Margaret Hodge, the veteran Labour MP and parliamentary chair of the Jewish Labour Movement, said an “assault on democracy” combined with “vicious attacks on Palestinian rights” was creating a “dangerous moment” for Israel.
She had always been a “critical friend” of Israel, but said she and other British Jews must now be “more vocal. The voice of the Jewish diaspora must be stronger, we must exert what pressure we can to curtail the excesses of the Israeli government.”
Anthony Julius, one of the UK’s most prominent Jewish lawyers, said the Israeli government incorporated “the worst features of the populist, anti-liberal democratic parties that operate in Europe and in America as well, but with a special kind of antinomian Jewish intensity”.
Sweeping reforms to give the government total control over the appointment of judges and to allow parliament to override supreme court rulings were “destructive”, he said in Haaretz newspaper last month.
According to Rabbi Jonathan Romain, the “vast majority” of his congregation in Maidenhead, Berkshire, was “deeply worried” about what’s happening in Israel. “The extremist faction in the government is anti-gay, anti-women, anti-civil liberties, anti-pluralism, hostile to Palestinians,” Romain said.
“The mood is shifting from British Jews being out-and-out supporters [of Israel] to being critical friends – and voicing that criticism publicly.” His constituents were “more worried about the direction of Israel than at any time previously”, he said.
Next weekend’s protest, under the banner “Defend Israel’s democracy”, is open to all expat Israelis “and all supporters of Israel and democracy”, the organizers said.
Reuven Ziegler, a law professor at Reading University, who will be speaking at the protest, said: “The demonstrations are a very patriotic act because they are an attempt to save Israel from making substantive mistakes that would ultimately change its character. They are anything but hostile to the Israeli state.
“Since this government was formed, it has given many reasons for people in the diaspora to find themselves alienated from it.

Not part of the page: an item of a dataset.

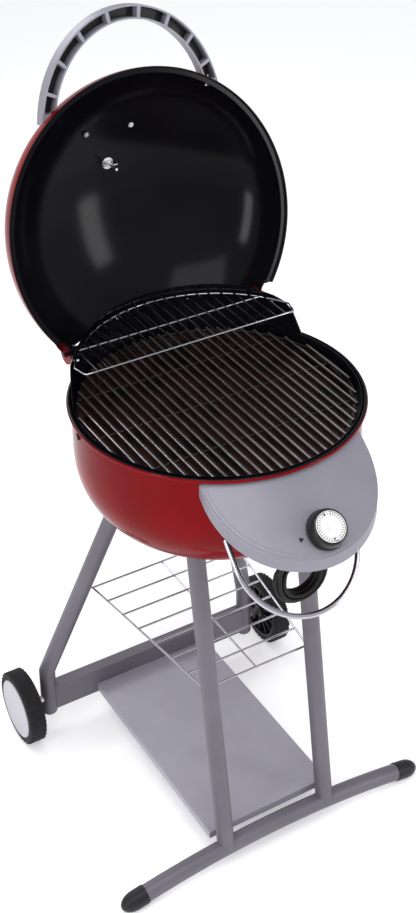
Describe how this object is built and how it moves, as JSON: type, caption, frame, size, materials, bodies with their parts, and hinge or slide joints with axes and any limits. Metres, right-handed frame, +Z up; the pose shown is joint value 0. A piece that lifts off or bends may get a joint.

“In the past, faced with certain expressions of antisemitism, many Jews have felt the need to defend Israel, right or wrong. That sentiment may be weakening, but ultimately the blame for that lies squarely with the current government.”
Hannah Weisfeld, the director of Yachad, a UK organization that advocates for a political resolution to the Israeli-Palestinian conflict, said: “There is real disquiet in the community over Smotrich and Ben-Gvir. The settler attack on Hawara was quite a game-changer.”
People, she said, were starting to understand there was “a connection between the undoing of democracy and settlers running wild in the West Bank.
“It’s very painful for British Jews, particularly those from an old-school Zionist background. Many have family in Israel who are telling them that a dictatorship is coming. We’re not quite at a tipping point yet, but I think we’ll get there.”
Six European countries, including the UK, on Saturday condemned recent Palestinian militant attacks that killed Israeli citizens in the occupied West Bank and called on Israel to halt expansion of settlements there. “We urge the Israeli government to reverse its recent decision to advance the construction of more than 7,000 settlement building units across the occupied West Bank and to legalize settlement outposts,” said the countries in a joint statement.